··· PROVIDED MATERIAL ···
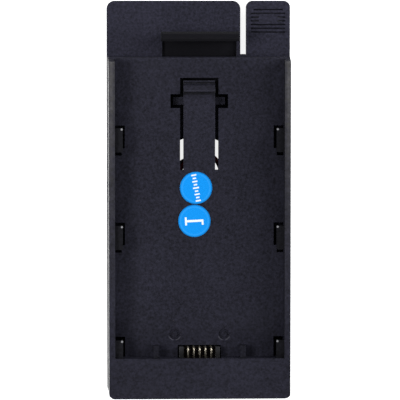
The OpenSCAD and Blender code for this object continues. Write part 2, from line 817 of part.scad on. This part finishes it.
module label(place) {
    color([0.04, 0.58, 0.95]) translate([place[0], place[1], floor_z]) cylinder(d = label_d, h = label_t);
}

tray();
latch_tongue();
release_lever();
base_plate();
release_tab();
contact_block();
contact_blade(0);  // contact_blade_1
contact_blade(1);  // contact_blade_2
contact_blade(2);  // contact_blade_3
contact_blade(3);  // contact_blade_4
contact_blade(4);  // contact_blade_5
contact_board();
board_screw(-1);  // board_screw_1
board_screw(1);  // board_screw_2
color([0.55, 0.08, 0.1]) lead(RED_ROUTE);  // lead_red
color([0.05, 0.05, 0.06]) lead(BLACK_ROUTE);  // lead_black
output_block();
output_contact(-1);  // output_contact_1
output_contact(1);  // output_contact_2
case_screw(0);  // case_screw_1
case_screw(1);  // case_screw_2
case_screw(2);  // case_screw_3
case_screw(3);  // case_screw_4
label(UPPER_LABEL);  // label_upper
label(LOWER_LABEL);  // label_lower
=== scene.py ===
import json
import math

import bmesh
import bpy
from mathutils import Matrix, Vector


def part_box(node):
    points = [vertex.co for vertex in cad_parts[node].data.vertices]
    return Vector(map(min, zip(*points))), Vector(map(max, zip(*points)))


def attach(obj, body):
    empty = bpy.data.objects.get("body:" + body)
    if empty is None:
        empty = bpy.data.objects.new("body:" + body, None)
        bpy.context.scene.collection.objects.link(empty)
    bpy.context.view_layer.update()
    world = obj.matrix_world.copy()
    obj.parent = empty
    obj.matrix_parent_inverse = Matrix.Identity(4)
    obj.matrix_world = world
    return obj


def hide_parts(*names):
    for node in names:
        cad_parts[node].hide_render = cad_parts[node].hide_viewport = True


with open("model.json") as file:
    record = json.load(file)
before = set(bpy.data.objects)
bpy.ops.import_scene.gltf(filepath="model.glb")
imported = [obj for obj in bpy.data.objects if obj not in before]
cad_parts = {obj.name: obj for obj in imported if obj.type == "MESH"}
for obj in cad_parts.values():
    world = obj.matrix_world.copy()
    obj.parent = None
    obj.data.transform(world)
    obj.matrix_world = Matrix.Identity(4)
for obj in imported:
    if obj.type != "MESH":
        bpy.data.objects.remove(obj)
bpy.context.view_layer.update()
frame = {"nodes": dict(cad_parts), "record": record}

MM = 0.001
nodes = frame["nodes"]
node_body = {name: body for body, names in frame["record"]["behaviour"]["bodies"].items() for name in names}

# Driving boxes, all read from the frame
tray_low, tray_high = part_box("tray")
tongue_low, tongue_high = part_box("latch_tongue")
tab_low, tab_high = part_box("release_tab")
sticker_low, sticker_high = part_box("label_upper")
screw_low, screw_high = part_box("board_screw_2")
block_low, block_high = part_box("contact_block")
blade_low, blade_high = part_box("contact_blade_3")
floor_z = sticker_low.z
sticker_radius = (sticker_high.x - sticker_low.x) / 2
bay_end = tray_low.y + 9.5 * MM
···
INSTRUCTIONS TO FOLLOW: Of the lines above, retype only those from the line containing "output_block();" through the line containing "imported = [obj", including both, exactly.

REPLY:
output_block();
output_contact(-1);  // output_contact_1
output_contact(1);  // output_contact_2
case_screw(0);  // case_screw_1
case_screw(1);  // case_screw_2
case_screw(2);  // case_screw_3
case_screw(3);  // case_screw_4
label(UPPER_LABEL);  // label_upper
label(LOWER_LABEL);  // label_lower
=== scene.py ===
import json
import math

import bmesh
import bpy
from mathutils import Matrix, Vector


def part_box(node):
    points = [vertex.co for vertex in cad_parts[node].data.vertices]
    return Vector(map(min, zip(*points))), Vector(map(max, zip(*points)))


def attach(obj, body):
    empty = bpy.data.objects.get("body:" + body)
    if empty is None:
        empty = bpy.data.objects.new("body:" + body, None)
        bpy.context.scene.collection.objects.link(empty)
    bpy.context.view_layer.update()
    world = obj.matrix_world.copy()
    obj.parent = empty
    obj.matrix_parent_inverse = Matrix.Identity(4)
    obj.matrix_world = world
    return obj


def hide_parts(*names):
    for node in names:
        cad_parts[node].hide_render = cad_parts[node].hide_viewport = True


with open("model.json") as file:
    record = json.load(file)
before = set(bpy.data.objects)
bpy.ops.import_scene.gltf(filepath="model.glb")
imported = [obj for obj in bpy.data.objects if obj not in before]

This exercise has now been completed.